Way to stop housing speculation. My idea for Obama.

Discussion in 'Economics' started by KINGOFSHORTS, Jan 3, 2010.

  1. Why not start a House Exchange Commission and enforce the same Margin requirements on home speculators.

    Not on the primary residence, only on extra homes purchased.

    ie. You have to put down initial 50% down to buy a speculative flip home.

    Regulation H, when a trader buys a speculative home on margin, key levels must be maintained throughout the life of the trade. First off, a bank cannot extend any credit to accounts with less than $20,000 in cash (or equivalent home equity). Second, the initial margin of 50% is required for a trade to be entered on the housing market. Finally, the maintenance margin says that an equity level of at least 25% must be maintained. The investor will be hit with a margin call if the value of house falls below the maintenance margin.

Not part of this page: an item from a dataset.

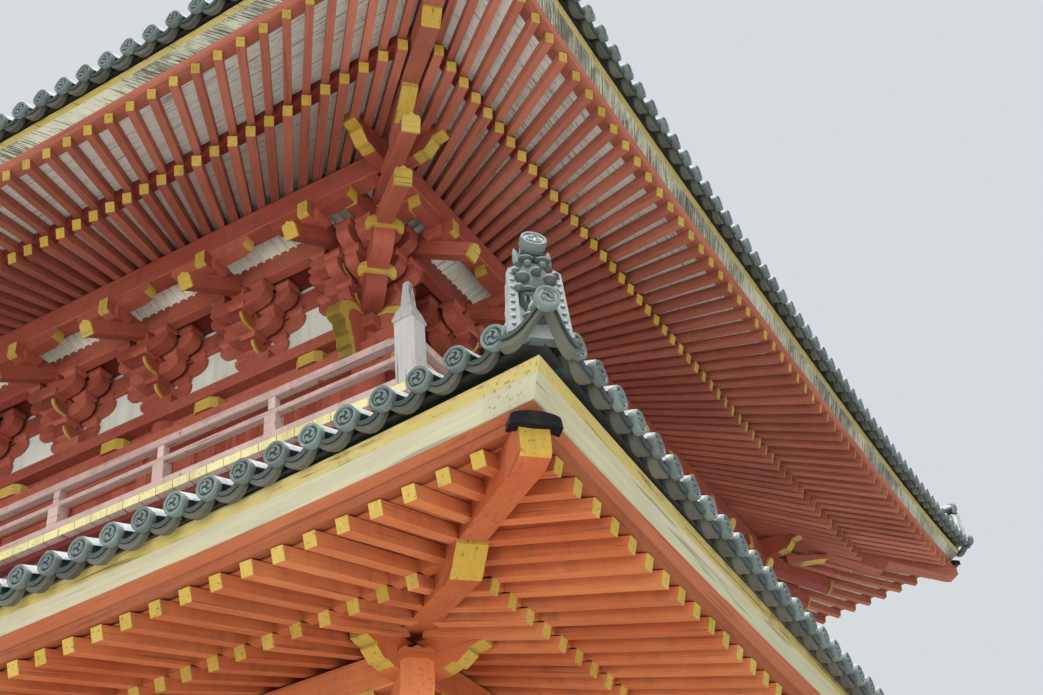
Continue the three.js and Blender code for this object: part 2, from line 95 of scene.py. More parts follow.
def plug(socket, value):
    if isinstance(value, Wire):
        value.tree.links.new(value.socket, socket)
    else:
        socket.default_value = value


def plugAll(sockets, values):
    for key, value in values.items():
        plug(sockets[key] if isinstance(key, int) else live(sockets, key), value)


def addNode(tree, kind, values=None, output=0, **settings):  # gives one output of the new node
    node = tree.nodes.new(kind)
    for key, value in settings.items():
        setattr(node, key, value)
    plugAll(node.inputs, values or {})
    return Wire(tree, live(node.outputs, output) if isinstance(output, str) else node.outputs[output])


def calc(operation, *values):
    return addNode(treeOf(values), "ShaderNodeMath", dict(enumerate(values)), operation=operation)


def vector(*parts):
    return addNode(treeOf(parts), "ShaderNodeCombineXYZ", dict(enumerate(parts)))


def vectorCalc(operation, first, second):
    return addNode(first.tree, "ShaderNodeVectorMath", {0: first, 1: second}, operation=operation)


def grouped(tree, group, values):  # a group placed in a tree, its outputs by name
    node = tree.nodes.new(tree.bl_idname.replace("NodeTree", "NodeGroup"))
    node.node_tree = group
    plugAll(node.inputs, values)
    return {socket.name: Wire(tree, socket) for socket in node.outputs}


def newGroup(name, kind, inputs, outputs):  # each socket's default, or where it has none the word for its type
    tree = bpy.data.node_groups.new(name, kind)
    for direction, sockets in (("INPUT", inputs), ("OUTPUT", outputs)):
        for label, value in sockets.items():
            word = value if isinstance(value, str) else {float: "Float", int: "Int", tuple: "Color"}[type(value)]
            socket = tree.interface.new_socket(name=label, in_out=direction, socket_type="NodeSocket" + word)
            if word != value:
                socket.default_value = value
    given = {socket.name: Wire(tree, socket) for socket in tree.nodes.new("NodeGroupInput").outputs}
    return tree, given, tree.nodes.new("NodeGroupOutput").inputs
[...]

    Should the market value of the houses in your margin account decline below minimum maintenance, you will be required to deposit more cash or titles to your other homes including primary residence with equivalent equity required or sell some of the homes in your portfolio in order to bring your account back to the initial margin requirement. If you are unable to do so, Bank XXX may be required to sell all, your homes to meet the initial requirement. Margin trading of homes for the purpose of flipping entails greater risk and is not suitable for all investors.



    Long Positions Initial Margin Requirement Minimum Maintenance Requirement
    Condos 100%
    New McMansions The greater of 50% 50%
    Homes in well established neighborhoods in good areas The greater of 50% 30%
     
  2. Overzealous Government career bureaucrats created the problem with housing in the first place. You actually believe more government involvement fixes the problem?

    How about we have less government involvement, and we go back to playing by the rules - such as 20% down on all first mortages. Anything less requires the borrower to carry PMI.

    - Spydertrader
     
  3. idiots. With the frictional costs, wide bid/ask spreads,commissions, carrying costs, opaque non fungible over the counter market with limited price discovery why the heck entertain such speculation?

    Better off trading SPY., selling credit spreads (put spreads etc..)
     
  4. Why not? we have to follow Reg-T when taking margin, speculating on homes with borrowed money is no different than speculative trading.

    1929 people borrowed on insane margin which caused a huge market bubble and burst. and margin rules had to be put in place.

    The housing bubble is similar to what happened to traders who bought on margin in the late 20s'
     
  5. why was this thread opened, do you realize obama doesn't give a shit about you or your country? he's enjoying the fame and game while it lasts
     
  6. jprad

    jprad

    Which is exactly Spyder's point. By lowering the lending standards you ended up with a speculative housing bubble.

    Loose credit always ends up in a bubble.
     
  7. Then whoever takes charge.

    Housing as a speculative instrument is bad for the long term economy.
     
  8. no matter how bad it seems or is, housing speculation will never end, there is actually a new round of real estate bubble starting to emerge, we are the next UK
     
  9. The US housing system is meant to be inefficient and prone to bubbles, otherwise it would likely create a kind of deflation over time (you would only see this of course if the fed were not involved in an endless cycling of monetary expansion)....

    A legitimate alternative would challenge the bubble /blow-up scheme that banks in the US have been operating under for the ages - look at 1982... same thing happened in the US, banks were bankrupt. Bailed out by the taxpayer, whom rightfully should have been owed a cheaper home on account of the fact that their lender banks were bailed out, but not the homeowners..

    Soros' idea which he got from the Danish, which is in use
    and seems to be much more effective is shown in the link below:

    http://online.wsj.com/article/SB122360660328622015.html

    Once again, inefficiencies in the Market are the illegitimate children of flawed monetary policies.